The agency also has more than 60 active programs that are using AI in some capacity, from agents collaborating to share electromagnetic spectrum bandwidth to detecting and patching cybersecurity vulnerabilities.
Under AI Next, key areas DARPA may explore including automating critical Defense Department business processes. For example, DARPA imagines a world in which the Pentagon uses AI to vet security clearances in a week or accredit software systems for operational deployment in a single day.
DARPA also wants to focus on improving the robustness and reliability of AI systems; enhancing the security and resiliency of machine learning and AI technologies; reducing power, data, and performance inefficiencies; and pioneering the next generation of AI algorithms and applications, such as “explainability” and common-sense reasoning.
“DARPA envisions a future in which machines are more than just tools that execute human-programmed rules or generalize from human-curated data sets,” the agency says on its AI Next website.
Instead, the next wave of AI will “function more as colleagues than as tools,” and DARPA wants to research how humans can partner with machines.
“Enabling computing systems in this manner is of critical importance because sensor, information, and communication systems generate data at rates beyond which humans can assimilate, understand, and act,” the site says. “Incorporating these technologies in military systems that collaborate with warfighters will facilitate better decisions in complex, time-critical, battlefield environments; enable a shared understanding of massive, incomplete, and contradictory information; and empower unmanned systems to perform critical missions safely and with high degrees of autonomy.”
DARPA says it wants to make AI performance more reliable, particularly at the tactical edge, where reliable performance is required.
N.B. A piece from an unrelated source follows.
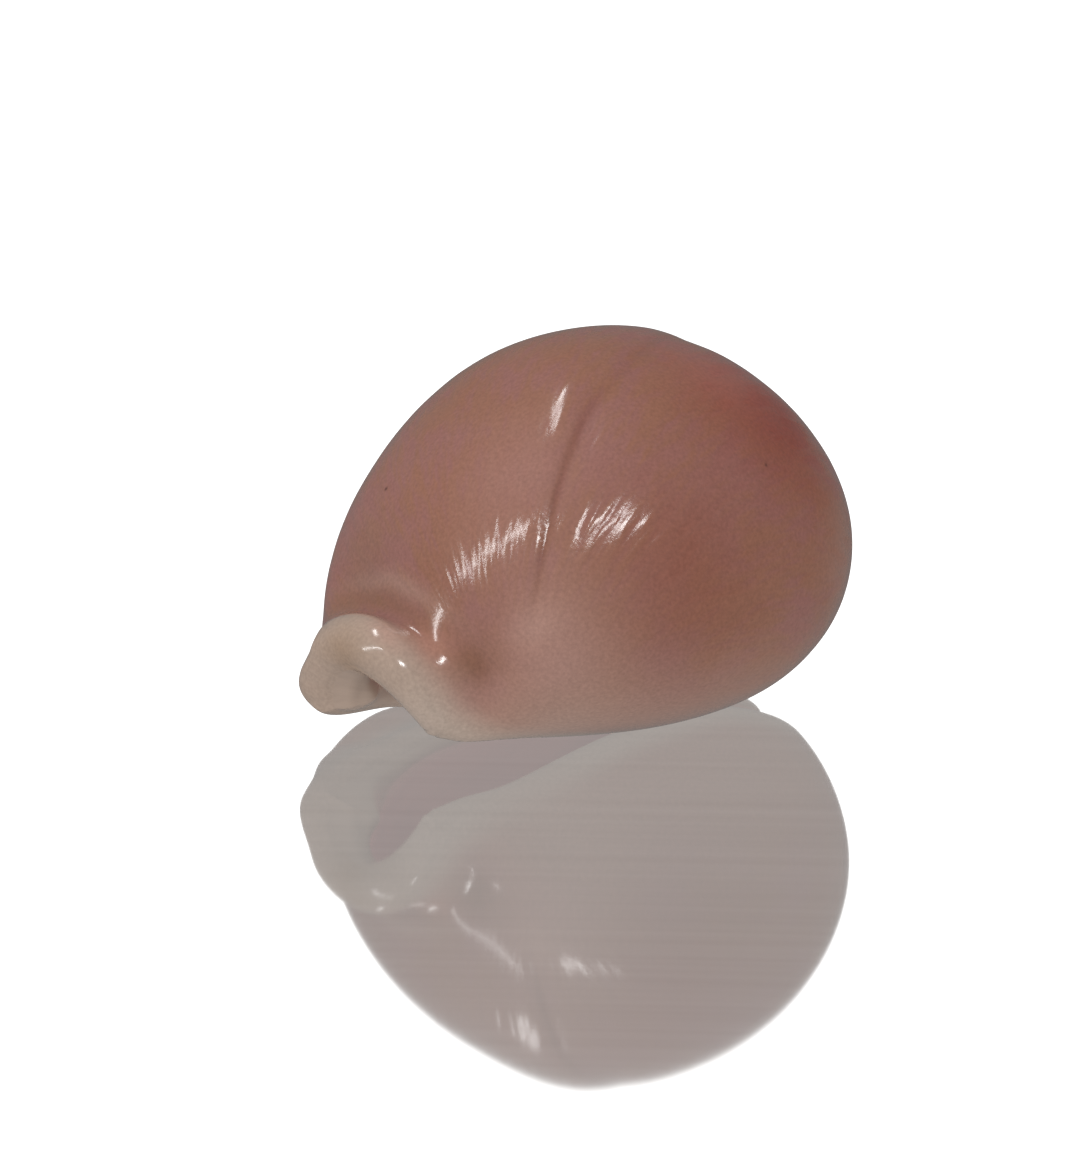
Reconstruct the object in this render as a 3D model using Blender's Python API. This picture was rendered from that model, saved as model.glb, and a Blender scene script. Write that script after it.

Additionally, DARPA warns to make machine learning tools more resilient and less able to be corrupted or fooled via changes to data inputs.
DARPA will also research AI-specific hardware designs and ways to dramatically reduce the computing requirements for labeled training data. And DARPA will throw money into developing “the next generation of AI algorithms, which will transform computers from tools into problem-solving partners. DARPA research aims to enable AI systems to explain their actions, and to acquire and reason with common sense knowledge.”